Trinity Christian, which had 11 football seniors this fall, could also have several athletes sign scholarships as well.
As for East Coweta, its scholarship athletes on Wednesday included All-Region offensive lineman Qua Fuller (Savannah State), All-County fullback Malik Robinson (Middle Georgia) running back Weylin Orr (Cumberland) as well as defensive linemen Sanoj Allen (Brown University), Chris Burton (Mesabi Range CC, Minn.), Anthony Parks (Arkansas Baptist) and Brock Meeker.
“There are a lot of people out there with a common goal,” said East Coweta head coach Clint Wade, who is retiring following 22 years at the school while thanking parents, Tinker and staff members for their support.
“Parents, your blood, sweat and tears factor into preparing these young men for college whether its academically or athletically. I appreciate what you’ve done and it’s been a honor to be a part in the lives of these athletes,” he added. “There’s a lot of people involved in making this all work. I appreciate Coach Tinker in getting their names out there and getting looked at.”
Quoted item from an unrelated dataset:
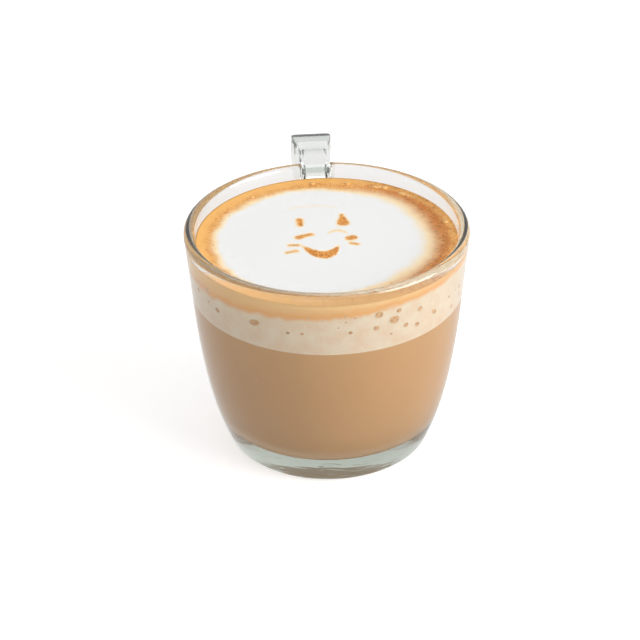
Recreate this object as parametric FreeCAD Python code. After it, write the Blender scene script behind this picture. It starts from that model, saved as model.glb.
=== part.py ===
# A glass coffee cup with a loop handle, filled with coffee under a thick layer of milk foam.
# Millimetres. +Z is up, the origin is the middle of the underside, and the handle lies along +Y.
import FreeCAD, Part
import math
import os
from FreeCAD import Vector

# bowl of the glass
rimDiameter = 82.0
cupHeight = 68.5
wallThickness = 3.1
floorThickness = 6.6      # solid glass under the coffee
innerCornerRadius = 13.0  # where the inside wall runs into the inside floor
footRounding = 1.8

# the outside of the wall, as its inset from the rim at five places
footInset = 11.2
heelInset = 8.2
heelHeight = 8.0
bellyInset = 4.5
bellyHeight = 24.0
shoulderInset = 2.0
shoulderDrop = 22.95      # below the middle of the lip
collarInset = 0.9
collarDrop = 8.95

# what is in the cup
foamDrop = 4.3            # from the rim down to the foam
foamDepth = 16.3

# loop handle, a flat strap that leaves the wall just under the rim
strapThickness = 4.4
strapEdgeRadius = 1.3
handleDrop = 0.2          # from the rim down to the top of the handle
handleReach = 24.3        # from the rim out to the back of the strap
bendRadius = 3.8          # middle line of the sharp upper bend
lowerRootHeight = 22.5    # where the strap comes back to the wall
lowerRootSlope = 18.0     # degrees by which it still falls as it meets the wall
neckGap = 5.5             # from the rim out to the narrowest place
rootWidth = 8.9
neckWidth = 6.8
bendWidth = 12.3
tailWidth = 7.6
flareEvenness = 0.75      # 1 is an even flare from the neck to the bend, less is a hollow one
tailRoundness = 1.15      # how far the strap bulges before it turns back to the wall
armSteps = 8
tailSteps = 10

levelTolerance = 0.001    # an edge this near to a height lies at it

rimRadius = rimDiameter / 2
lipRadius = wallThickness / 2
lipMiddle = cupHeight - lipRadius
foamLevel = cupHeight - foamDrop
coffeeLevel = foamLevel - foamDepth


def wallCurve(inset):
    """The wall's outline from its foot to the lip, moved inwards by the inset."""
    outline = [
        (footInset, 0.0),
        (heelInset, heelHeight),
        (bellyInset, bellyHeight),
        (shoulderInset, lipMiddle - shoulderDrop),
        (collarInset, lipMiddle - collarDrop),
        (0.0, lipMiddle),
    ]
    curve = Part.BSplineCurve()
    curve.interpolate([Vector(rimRadius - share - inset, 0, height) for share, height in outline])
    return curve


def innerCurve():
    """The inside of the wall, from the inside floor up to the lip."""
    curve = wallCurve(wallThickness)
    floor = Part.LineSegment(Vector(0, 0, floorThickness), Vector(rimRadius, 0, floorThickness))
    start = curve.parameter(curve.intersect(floor)[0].toShape().Point)
    curve.segment(start, curve.LastParameter)
    return curve


def line(start, end):
    return Part.LineSegment(start, end).toShape()


def revolve(edges):
    face = Part.Face(Part.Wire(edges))
    return face.revolve(Vector(0, 0, 0), Vector(0, 0, 1), 360)


def roundRing(solid, radius, height):
    """Round the level circular edge that lies at this height."""
    rings = [edge for edge in solid.Edges
             if abs(edge.BoundBox.ZMin - height) < levelTolerance
             and abs(edge.BoundBox.ZMax - height) < levelTolerance]
    return solid.makeFillet(radius, rings)


def makeCavity():
    """The inside of the bowl, up to the middle of the lip."""
    wall = innerCurve()
    corner = wall.value(wall.FirstParameter)
    lip = wall.value(wall.LastParameter)
    floor = Vector(0, 0, floorThickness)
    top = Vector(0, 0, lip.z)
    cavity = revolve([line(floor, corner), wall.toShape(), line(lip, top), line(top, floor)])
    return roundRing(cavity, innerCornerRadius, floorThickness)


def makeBowl():
    """The glass without its handle: a round-edged foot, a thick floor and a round lip."""
    outside = wallCurve(0.0)
    inside = innerCurve()
    foot = outside.value(outside.FirstParameter)
    corner = inside.value(inside.FirstParameter)
    innerLip = inside.value(inside.LastParameter)
    crest = Vector(rimRadius - lipRadius, 0, cupHeight)
    lip = Part.Arc(outside.value(outside.LastParameter), crest, innerLip).toShape()
    floor = Vector(0, 0, floorThickness)
    bowl = revolve([line(Vector(), foot), outside.toShape(), lip, inside.toShape(),
                    line(corner, floor), line(floor, Vector())])
    return roundRing(roundRing(bowl, footRounding, 0.0), innerCornerRadius, floorThickness)


def makeTail(bendEnd):
    """Middle line of the strap from the bend, down and back to the middle of the wall."""
    wall = wallCurve(lipRadius)
    level = Part.LineSegment(Vector(0, 0, lowerRootHeight), Vector(rimRadius, 0, lowerRootHeight))
    lowerRoot = Vector(0, wall.intersect(level)[0].X, lowerRootHeight)
    slope = math.radians(lowerRootSlope)
    pull = tailRoundness * bendEnd.sub(lowerRoot).Length
    curve = Part.BSplineCurve()
    curve.interpolate([bendEnd, lowerRoot], InitialTangent=Vector(0, 0, -pull),
                      FinalTangent=Vector(0, -pull * math.cos(slope), -pull * math.sin(slope)))
    return curve.toShape()


def strapSection(place, along, width):
    """A rounded rectangle across the strap, square to its middle line."""
    side = Vector(1, 0, 0)
    up = side.cross(along).normalize()
    half = width / 2 - strapEdgeRadius
    rise = strapThickness / 2 - strapEdgeRadius
    corners = [(half, rise, 0), (-half, rise, 90), (-half, -rise, 180), (half, -rise, 270)]
    arcs = []
    for across, high, turn in corners:
        arc = []
        for angle in (turn, turn + 45, turn + 90):
            outX = across + strapEdgeRadius * math.cos(math.radians(angle))
            outUp = high + strapEdgeRadius * math.sin(math.radians(angle))
            arc.append(place + side * outX + up * outUp)
        arcs.append(arc)
    edges = []
    for arc, before in zip(arcs, [arcs[-1]] + arcs):
        edges.append(line(before[-1], arc[0]))
        edges.append(Part.Arc(*arc).toShape())
    return Part.Wire(edges)


def armWidth(share, length):
    """Width along the arm: it narrows from the rim to the neck, then flares to the bend."""
    neckShare = (lipRadius + neckGap) / length
    if share < neckShare:
        return neckWidth + (rootWidth - neckWidth) * (1 - share / neckShare) ** 2
    flare = (share - neckShare) / (1 - neckShare)
    return neckWidth + (bendWidth - neckWidth) * flare * (flareEvenness + (1 - flareEvenness) * flare)


def tailWidthAt(share):
    return bendWidth + (tailWidth - bendWidth) * math.sin(share * math.pi / 2) ** 2


def skin(span, steps, widthAt):
    """One stretch of the strap, skinned through evenly spaced sections of its middle line."""
    sections = []
    for step in range(steps + 1):
        share = step / steps
        place = span.getParameterByLength(share * span.Length)
        sections.append(strapSection(span.valueAt(place), span.tangentAt(place), widthAt(share)))
    return Part.makeLoft(sections, True)


def makeHandle():
    """A level arm, a sharp bend, then a long curve back. Both ends lie inside the wall."""
    armHeight = cupHeight - handleDrop - strapThickness / 2
    back = rimRadius + handleReach - strapThickness / 2
    root = Vector(0, rimRadius - lipRadius, armHeight)
    bendStart = Vector(0, back - bendRadius, armHeight)
    bendEnd = Vector(0, back, armHeight - bendRadius)
    bendMiddle = Vector(0, bendStart.y, bendEnd.z)
    arm = line(root, bendStart)
    section = Part.Face(strapSection(bendStart, Vector(0, 1, 0), bendWidth))
    bend = section.revolve(bendMiddle, Vector(-1, 0, 0), 90)
    flare = skin(arm, armSteps, lambda share: armWidth(share, arm.Length))
    return flare.fuse([bend, skin(makeTail(bendEnd), tailSteps, tailWidthAt)])


def makeLayer(cavity, low, high):
    """What fills the inside of the bowl between two levels."""
    slab = Part.makeCylinder(rimDiameter, high - low, Vector(0, 0, low))
    return cavity.common(slab)


def write(name, shape):
    shape = shape.removeSplitter()
    solids = shape.Solids
    print(name, len(solids), "solid", round(shape.Volume), "mm3", "valid", shape.isValid())
    solids[0].exportStep("parts/" + name + ".step")


os.makedirs("parts", exist_ok=True)
cavity = makeCavity()
write("glass_cup", makeBowl().fuse(makeHandle().cut(cavity)))
write("coffee", makeLayer(cavity, 0.0, coffeeLevel))
write("milk_foam", makeLayer(cavity, coffeeLevel, foamLevel))
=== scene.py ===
import math
import random
import bmesh
import bpy
import numpy as np
from mathutils import Matrix, Vector, noise


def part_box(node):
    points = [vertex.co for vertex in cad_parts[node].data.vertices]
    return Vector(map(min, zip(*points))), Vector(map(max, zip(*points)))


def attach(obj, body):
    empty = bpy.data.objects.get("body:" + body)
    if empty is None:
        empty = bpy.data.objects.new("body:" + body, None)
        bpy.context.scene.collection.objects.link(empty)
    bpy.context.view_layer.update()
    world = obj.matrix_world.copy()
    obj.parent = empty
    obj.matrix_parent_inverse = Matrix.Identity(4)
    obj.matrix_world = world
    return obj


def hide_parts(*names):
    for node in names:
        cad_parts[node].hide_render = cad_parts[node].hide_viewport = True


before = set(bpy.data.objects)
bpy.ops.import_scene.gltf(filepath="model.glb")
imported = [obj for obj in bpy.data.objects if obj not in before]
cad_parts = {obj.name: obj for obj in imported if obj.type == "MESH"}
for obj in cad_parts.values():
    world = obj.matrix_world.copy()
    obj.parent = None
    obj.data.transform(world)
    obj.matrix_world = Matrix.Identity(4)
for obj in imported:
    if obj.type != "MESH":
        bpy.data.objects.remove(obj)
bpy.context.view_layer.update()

mm = 0.001
cupLow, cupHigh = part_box("glass_cup")
coffeeLow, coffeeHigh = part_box("coffee")
foamLow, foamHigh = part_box("milk_foam")
rimRadius = min(cupHigh.x, -cupLow.x, -cupLow.y)
rimHeight = cupHigh.z
floorHeight = coffeeLow.z
coffeeLevel = coffeeHigh.z
foamLevel = foamHigh.z


def newPiece(name, bm, material, node=None, levels=0):
    mesh = bpy.data.meshes.new(name)
    bm.to_mesh(mesh)
    bm.free()
    mesh.polygons.foreach_set("use_smooth", [True] * len(mesh.polygons))
    piece = bpy.data.objects.new(name, mesh)
    bpy.context.collection.objects.link(piece)
    mesh.materials.append(material)
    if levels:
        subdivision = piece.modifiers.new("Subdivision", "SUBSURF")
        subdivision.levels = levels
        subdivision.render_levels = levels
    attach(piece, "root")
    if node:
        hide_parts(node)
    return piece


def newMaterial(name, roughness):
    # the material, its node tree, its shader, and places on the object in mm
    material = bpy.data.materials.new(name)
    material.use_nodes = True
    tree = material.node_tree
    shader = tree.nodes["Principled BSDF"]
    shader.inputs["Roughness"].default_value = roughness
    inMetres = tree.nodes.new("ShaderNodeTexCoord").outputs["Object"]
    return material, tree, shader, vectorMath(tree, "SCALE", inMetres, scale=1 / mm)


def feed(tree, socket, value):
    # a socket takes a number, a colour or another node's output
    if isinstance(value, bpy.types.NodeSocket):
        tree.links.new(value, socket)
    else:
        socket.default_value = value


def calc(tree, operation, *values):
    node = tree.nodes.new("ShaderNodeMath")
    node.operation = operation
    for socket, value in zip(node.inputs, values):
        feed(tree, socket, value)
    return node.outputs[0]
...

Tinker reminded parents that their son’s signatures didn’t end the process, reminding them to go through student admissions to make sure they are enrolled in the fall, to file their taxes in order to have returns ready for additional financial aid forms and to make sure transcripts are completed and sent to colleges.
“It’s not a tough process if you understand it,” Tinker said. “My big thing is I try to help as many kids as I can, whether it be here or someone else.’’
Allen — with a pair of offers from Ivy League schools – chose Brown a year after Heritage School star Candler Rich accepted an offer to Yale.
“He had as many offers as anybody,” said Tinker of the 6-4, 240-pound lineman, who was hampered by a broken hand in his senior year.
Both Allen and Meeker, a 6-4, 240-pound end, who will attend Georgia on an academic scholarship, were as versatile both on and off the field.
“I figure I’m going to be set,” joked Tinker, speaking in front of the two defensive teammates. “This one [Allen] is going to be my lawyer and this one [Meeker] is going to be my doctor.”